Scripts that build objects
------------------------------------

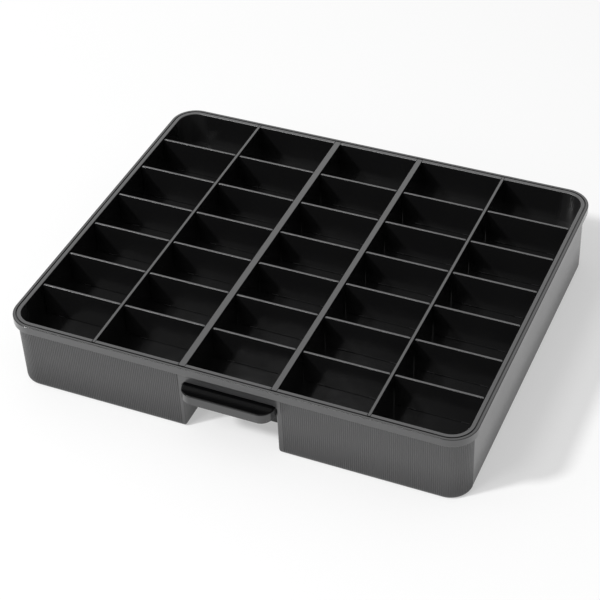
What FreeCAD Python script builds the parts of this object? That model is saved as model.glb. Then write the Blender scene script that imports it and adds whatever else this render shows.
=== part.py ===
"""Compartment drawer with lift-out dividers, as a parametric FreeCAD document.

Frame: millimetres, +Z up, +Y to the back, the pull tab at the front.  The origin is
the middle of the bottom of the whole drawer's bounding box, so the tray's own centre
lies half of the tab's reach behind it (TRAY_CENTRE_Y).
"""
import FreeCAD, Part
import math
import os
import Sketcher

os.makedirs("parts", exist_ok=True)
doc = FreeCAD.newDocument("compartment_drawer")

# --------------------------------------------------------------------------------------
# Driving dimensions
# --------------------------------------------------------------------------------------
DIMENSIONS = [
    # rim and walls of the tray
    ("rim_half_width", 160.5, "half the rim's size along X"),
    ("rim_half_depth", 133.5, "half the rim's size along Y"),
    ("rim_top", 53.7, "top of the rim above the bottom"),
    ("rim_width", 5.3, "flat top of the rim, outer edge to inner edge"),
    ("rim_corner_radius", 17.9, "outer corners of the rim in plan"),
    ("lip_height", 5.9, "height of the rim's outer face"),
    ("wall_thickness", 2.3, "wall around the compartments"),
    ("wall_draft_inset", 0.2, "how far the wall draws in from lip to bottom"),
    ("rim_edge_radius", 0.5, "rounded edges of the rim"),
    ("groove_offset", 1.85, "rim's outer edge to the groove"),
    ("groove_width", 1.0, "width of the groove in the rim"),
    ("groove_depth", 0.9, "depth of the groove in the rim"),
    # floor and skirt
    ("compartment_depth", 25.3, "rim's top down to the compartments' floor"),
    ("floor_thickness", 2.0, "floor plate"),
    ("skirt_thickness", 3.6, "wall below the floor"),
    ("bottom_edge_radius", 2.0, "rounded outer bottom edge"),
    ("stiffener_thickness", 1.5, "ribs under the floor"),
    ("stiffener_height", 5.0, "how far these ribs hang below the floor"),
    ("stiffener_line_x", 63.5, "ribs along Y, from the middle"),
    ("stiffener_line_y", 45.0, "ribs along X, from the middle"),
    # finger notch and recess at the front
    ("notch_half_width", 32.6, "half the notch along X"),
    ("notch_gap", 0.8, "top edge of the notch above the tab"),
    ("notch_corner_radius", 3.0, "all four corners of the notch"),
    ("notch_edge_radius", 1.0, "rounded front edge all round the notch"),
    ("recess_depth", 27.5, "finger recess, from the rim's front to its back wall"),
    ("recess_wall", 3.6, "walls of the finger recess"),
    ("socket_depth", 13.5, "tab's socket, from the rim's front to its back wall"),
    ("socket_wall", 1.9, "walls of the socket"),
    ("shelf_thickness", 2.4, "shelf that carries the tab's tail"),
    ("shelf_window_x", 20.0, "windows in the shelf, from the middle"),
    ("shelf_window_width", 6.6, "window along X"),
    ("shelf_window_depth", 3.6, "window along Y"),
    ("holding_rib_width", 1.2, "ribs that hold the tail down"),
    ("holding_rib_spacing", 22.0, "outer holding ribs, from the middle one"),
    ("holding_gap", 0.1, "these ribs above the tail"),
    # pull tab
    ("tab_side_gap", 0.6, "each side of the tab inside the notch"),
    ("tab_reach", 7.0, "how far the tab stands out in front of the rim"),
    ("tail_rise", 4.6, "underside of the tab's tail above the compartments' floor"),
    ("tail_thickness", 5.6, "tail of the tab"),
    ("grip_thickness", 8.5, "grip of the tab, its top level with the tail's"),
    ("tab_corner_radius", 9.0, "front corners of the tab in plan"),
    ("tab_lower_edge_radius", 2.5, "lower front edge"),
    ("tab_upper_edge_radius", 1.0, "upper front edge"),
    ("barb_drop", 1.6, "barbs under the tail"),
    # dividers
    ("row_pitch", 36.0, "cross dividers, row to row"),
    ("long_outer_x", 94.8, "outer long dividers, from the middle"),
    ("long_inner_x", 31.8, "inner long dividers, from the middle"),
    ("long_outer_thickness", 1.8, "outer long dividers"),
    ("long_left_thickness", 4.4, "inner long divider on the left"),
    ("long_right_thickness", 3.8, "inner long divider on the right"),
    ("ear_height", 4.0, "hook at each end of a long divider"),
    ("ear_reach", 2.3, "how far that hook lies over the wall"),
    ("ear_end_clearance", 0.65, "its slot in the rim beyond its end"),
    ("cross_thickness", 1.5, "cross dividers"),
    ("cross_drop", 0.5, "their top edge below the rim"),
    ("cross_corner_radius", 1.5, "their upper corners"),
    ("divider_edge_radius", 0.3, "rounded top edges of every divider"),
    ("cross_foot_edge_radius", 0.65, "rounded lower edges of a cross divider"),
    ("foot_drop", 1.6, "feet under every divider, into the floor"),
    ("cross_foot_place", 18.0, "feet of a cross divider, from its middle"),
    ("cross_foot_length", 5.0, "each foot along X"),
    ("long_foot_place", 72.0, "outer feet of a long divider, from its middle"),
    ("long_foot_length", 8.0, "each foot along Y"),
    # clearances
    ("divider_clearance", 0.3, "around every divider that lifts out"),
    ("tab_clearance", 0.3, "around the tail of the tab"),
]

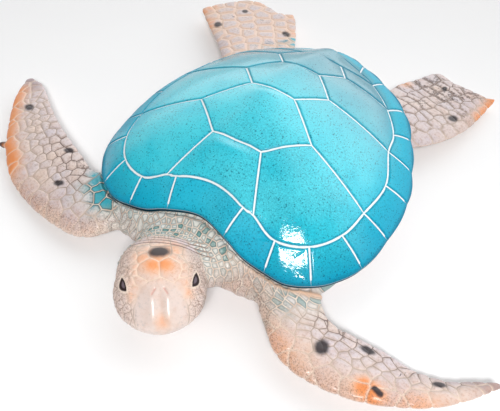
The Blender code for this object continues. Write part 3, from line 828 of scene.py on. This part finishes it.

------------------------------------

» **Exercise directions**
Select and copy each line from the data that includes the word "scene".

» **Solution to this problem**
What FreeCAD Python script builds the parts of this object? That model is saved as model.glb. Then write the Blender scene script that imports it and adds whatever else this render shows.
The Blender code for this object continues. Write part 3, from line 828 of scene.py on. This part finishes it.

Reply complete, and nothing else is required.